**Job:** Every entry that follows needs to be repeated exactly.

(Rows from an object dataset)
══════════

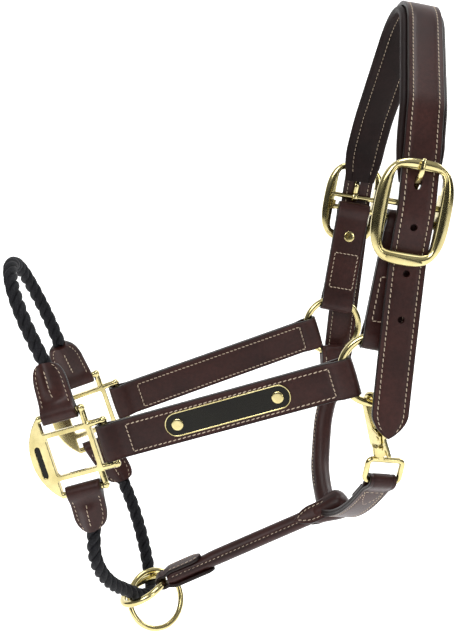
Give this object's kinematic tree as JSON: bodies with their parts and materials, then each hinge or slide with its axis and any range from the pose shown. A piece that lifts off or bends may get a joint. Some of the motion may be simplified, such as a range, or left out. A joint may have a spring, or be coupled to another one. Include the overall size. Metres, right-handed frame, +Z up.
{
  "type": "headcollar",
  "caption": "Horse headcollar of rolled and flat stitched leather with padded crown, brass buckles, rings and squares, a throat snap and rope nose and chin bands.",
  "frame": {"origin": "middle of the crown pad's underside, where it rests on the horse's poll", "axes": "+Z up, nose towards -X, the horse's left (near) side towards -Y"},
  "size_m": [0.2969, 0.2122, 0.4519],
  "materials": {
    "brown_leather": "satin",
    "pad_leather": "satin",
    "black_rope": "matte",
    "plate_enamel": "satin",
    "polished_brass": "polished",
    "spring_steel": "satin"
  },
  "bodies": {
    "headcollar": {"crown_strap": "brown_leather", "crown_pad": "pad_leather", "chin_strap": "brown_leather", "chin_strap_wrap": "brown_leather", "throat_strap": "brown_leather", "throat_roll": "brown_leather", "nose_rope": "black_rope", "chin_rope": "black_rope", "name_plate": "plate_enamel", "name_plate_rivets": "polished_brass", "snap_eye": "polished_brass", "near_buckle_frame": "polished_brass", "near_tongue_pin": "polished_brass", "near_billet": "brown_leather", "near_billet_rivet": "polished_brass", "near_halter_square": "polished_brass", "near_cheek_strap": "brown_leather", "near_nose_tab": "brown_leather", "near_chin_tab": "brown_leather", "far_buckle_frame": "polished_brass", "far_tongue_pin": "polished_brass", "far_billet": "brown_leather", "far_billet_rivet": "polished_brass", "far_halter_square": "polished_brass", "far_cheek_strap": "brown_leather", "far_nose_tab": "brown_leather", "far_chin_tab": "brown_leather"},
    "near_tongue": {"near_buckle_tongue": "polished_brass"},
    "far_tongue": {"far_buckle_tongue": "polished_brass"},
    "near_ring": {"near_cheek_ring": "polished_brass"},
    "far_ring": {"far_cheek_ring": "polished_brass"},
    "chin_ring_body": {"chin_ring": "polished_brass"},
    "lead_ring_body": {"lead_ring": "polished_brass"},
    "snap": {"snap_body": "polished_brass", "snap_pin": "polished_brass", "snap_spring": "spring_steel"},
    "gate": {"snap_gate": "polished_brass"}
  },
  "joints": [
    {"name": "near_tongue_hinge", "type": "hinge", "parent": "headcollar", "child": "near_tongue", "pos_m": [-0.02106, -0.0955, -0.12321], "axis": [0.9857, 0, -0.1685], "range_deg": [0, 25]},
    {"name": "far_tongue_hinge", "type": "hinge", "parent": "headcollar", "child": "far_tongue", "pos_m": [-0.02106, 0.0955, -0.12321], "axis": [-0.9857, 0, 0.1685], "range_deg": [0, 25]},
    {"name": "near_ring_turn", "type": "hinge", "parent": "headcollar", "child": "near_ring", "pos_m": [-0.03858, -0.086, -0.22573], "axis": [-0.0872, -0.9962, 0], "continuous": true},
    {"name": "far_ring_turn", "type": "hinge", "parent": "headcollar", "child": "far_ring", "pos_m": [-0.03858, 0.086, -0.22573], "axis": [-0.0872, 0.9962, 0], "continuous": true},
    {"name": "chin_ring_turn", "type": "hinge", "parent": "headcollar", "child": "chin_ring_body", "pos_m": [-0.1896, 0, -0.4087], "axis": [-0.4478, 0, 0.8942], "continuous": true},
    {"name": "lead_ring_swing", "type": "hinge", "parent": "headcollar", "child": "lead_ring_body", "pos_m": [-0.18302, 0.01477, -0.4054], "axis": [0.866, -0.5, 0], "range_deg": [0, 30]},
    {"name": "snap_swivel", "type": "hinge", "parent": "headcollar", "child": "snap", "pos_m": [-0.0315, -0.0765, -0.287], "axis": [-0.1816, -0.2435, 0.9528], "range_deg": [-8, 2]},
    {"name": "gate_hinge", "type": "hinge", "parent": "snap", "child": "gate", "pos_m": [-0.03358, -0.0839, -0.26985], "axis": [-0.8976, -0.3546, -0.2617], "range_deg": [0, 18], "stiffness_Nm_per_rad": 0.05, "springref_deg": -14.32}
  ]
}
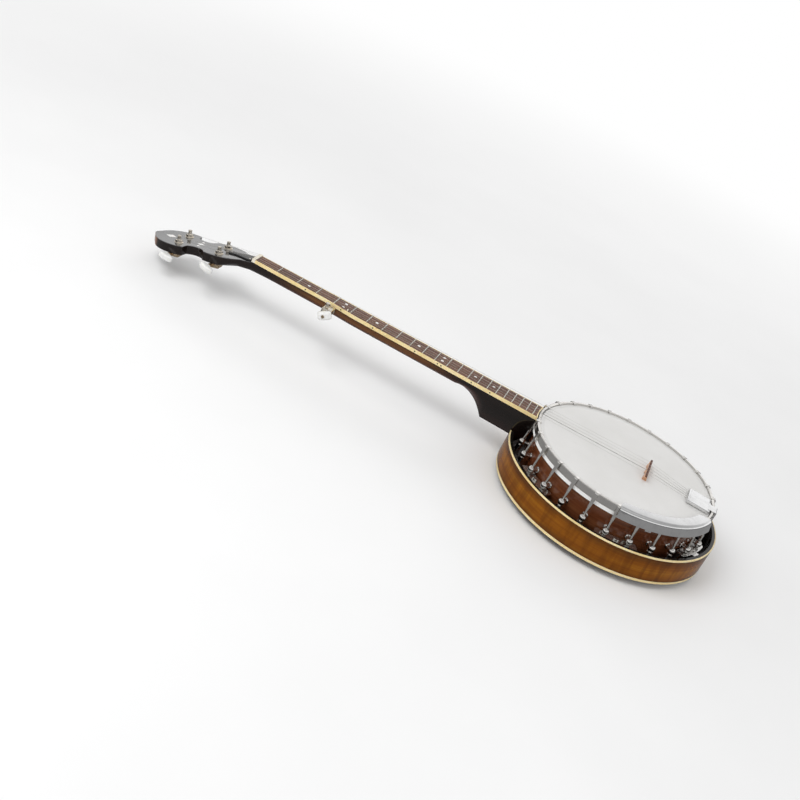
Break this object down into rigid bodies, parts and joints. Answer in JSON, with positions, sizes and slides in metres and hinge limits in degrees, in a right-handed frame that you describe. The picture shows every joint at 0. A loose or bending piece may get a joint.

══════════

**Result for this task:**
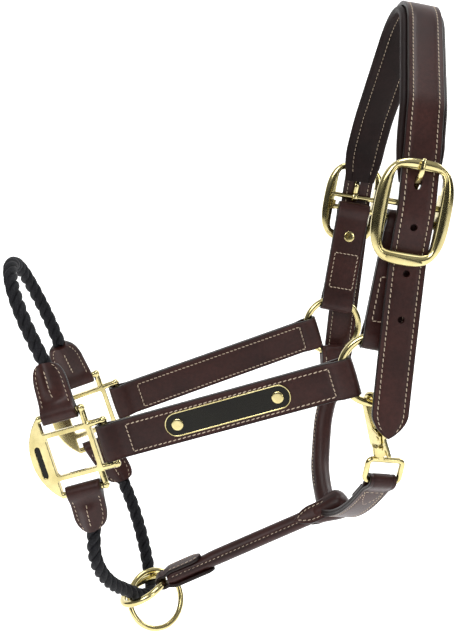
Give this object's kinematic tree as JSON: bodies with their parts and materials, then each hinge or slide with its axis and any range from the pose shown. A piece that lifts off or bends may get a joint. Some of the motion may be simplified, such as a range, or left out. A joint may have a spring, or be coupled to another one. Include the overall size. Metres, right-handed frame, +Z up.
{
  "type": "headcollar",
  "caption": "Horse headcollar of rolled and flat stitched leather with padded crown, brass buckles, rings and squares, a throat snap and rope nose and chin bands.",
  "frame": {"origin": "middle of the crown pad's underside, where it rests on the horse's poll", "axes": "+Z up, nose towards -X, the horse's left (near) side towards -Y"},
  "size_m": [0.2969, 0.2122, 0.4519],
  "materials": {
    "brown_leather": "satin",
    "pad_leather": "satin",
    "black_rope": "matte",
    "plate_enamel": "satin",
    "polished_brass": "polished",
    "spring_steel": "satin"
  },
  "bodies": {
    "headcollar": {"crown_strap": "brown_leather", "crown_pad": "pad_leather", "chin_strap": "brown_leather", "chin_strap_wrap": "brown_leather", "throat_strap": "brown_leather", "throat_roll": "brown_leather", "nose_rope": "black_rope", "chin_rope": "black_rope", "name_plate": "plate_enamel", "name_plate_rivets": "polished_brass", "snap_eye": "polished_brass", "near_buckle_frame": "polished_brass", "near_tongue_pin": "polished_brass", "near_billet": "brown_leather", "near_billet_rivet": "polished_brass", "near_halter_square": "polished_brass", "near_cheek_strap": "brown_leather", "near_nose_tab": "brown_leather", "near_chin_tab": "brown_leather", "far_buckle_frame": "polished_brass", "far_tongue_pin": "polished_brass", "far_billet": "brown_leather", "far_billet_rivet": "polished_brass", "far_halter_square": "polished_brass", "far_cheek_strap": "brown_leather", "far_nose_tab": "brown_leather", "far_chin_tab": "brown_leather"},
    "near_tongue": {"near_buckle_tongue": "polished_brass"},
    "far_tongue": {"far_buckle_tongue": "polished_brass"},
    "near_ring": {"near_cheek_ring": "polished_brass"},
    "far_ring": {"far_cheek_ring": "polished_brass"},
    "chin_ring_body": {"chin_ring": "polished_brass"},
    "lead_ring_body": {"lead_ring": "polished_brass"},
    "snap": {"snap_body": "polished_brass", "snap_pin": "polished_brass", "snap_spring": "spring_steel"},
    "gate": {"snap_gate": "polished_brass"}
  },
  "joints": [
    {"name": "near_tongue_hinge", "type": "hinge", "parent": "headcollar", "child": "near_tongue", "pos_m": [-0.02106, -0.0955, -0.12321], "axis": [0.9857, 0, -0.1685], "range_deg": [0, 25]},
    {"name": "far_tongue_hinge", "type": "hinge", "parent": "headcollar", "child": "far_tongue", "pos_m": [-0.02106, 0.0955, -0.12321], "axis": [-0.9857, 0, 0.1685], "range_deg": [0, 25]},
    {"name": "near_ring_turn", "type": "hinge", "parent": "headcollar", "child": "near_ring", "pos_m": [-0.03858, -0.086, -0.22573], "axis": [-0.0872, -0.9962, 0], "continuous": true},
    {"name": "far_ring_turn", "type": "hinge", "parent": "headcollar", "child": "far_ring", "pos_m": [-0.03858, 0.086, -0.22573], "axis": [-0.0872, 0.9962, 0], "continuous": true},
    {"name": "chin_ring_turn", "type": "hinge", "parent": "headcollar", "child": "chin_ring_body", "pos_m": [-0.1896, 0, -0.4087], "axis": [-0.4478, 0, 0.8942], "continuous": true},
    {"name": "lead_ring_swing", "type": "hinge", "parent": "headcollar", "child": "lead_ring_body", "pos_m": [-0.18302, 0.01477, -0.4054], "axis": [0.866, -0.5, 0], "range_deg": [0, 30]},
    {"name": "snap_swivel", "type": "hinge", "parent": "headcollar", "child": "snap", "pos_m": [-0.0315, -0.0765, -0.287], "axis": [-0.1816, -0.2435, 0.9528], "range_deg": [-8, 2]},
    {"name": "gate_hinge", "type": "hinge", "parent": "snap", "child": "gate", "pos_m": [-0.03358, -0.0839, -0.26985], "axis": [-0.8976, -0.3546, -0.2617], "range_deg": [0, 18], "stiffness_Nm_per_rad": 0.05, "springref_deg": -14.32}
  ]
}
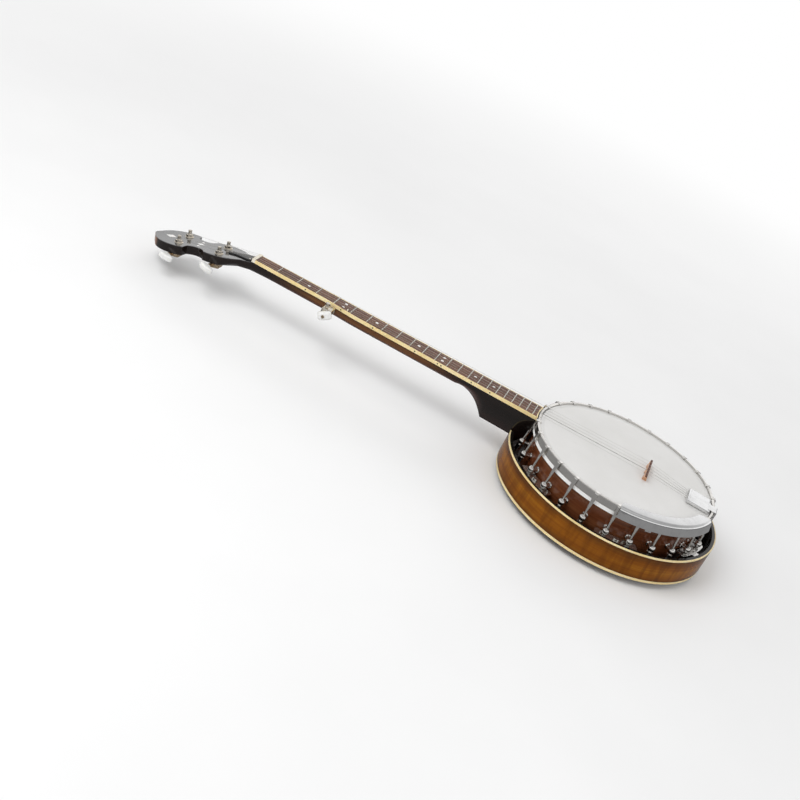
Break this object down into rigid bodies, parts and joints. Answer in JSON, with positions, sizes and slides in metres and hinge limits in degrees, in a right-handed frame that you describe. The picture shows every joint at 0. A loose or bending piece may get a joint.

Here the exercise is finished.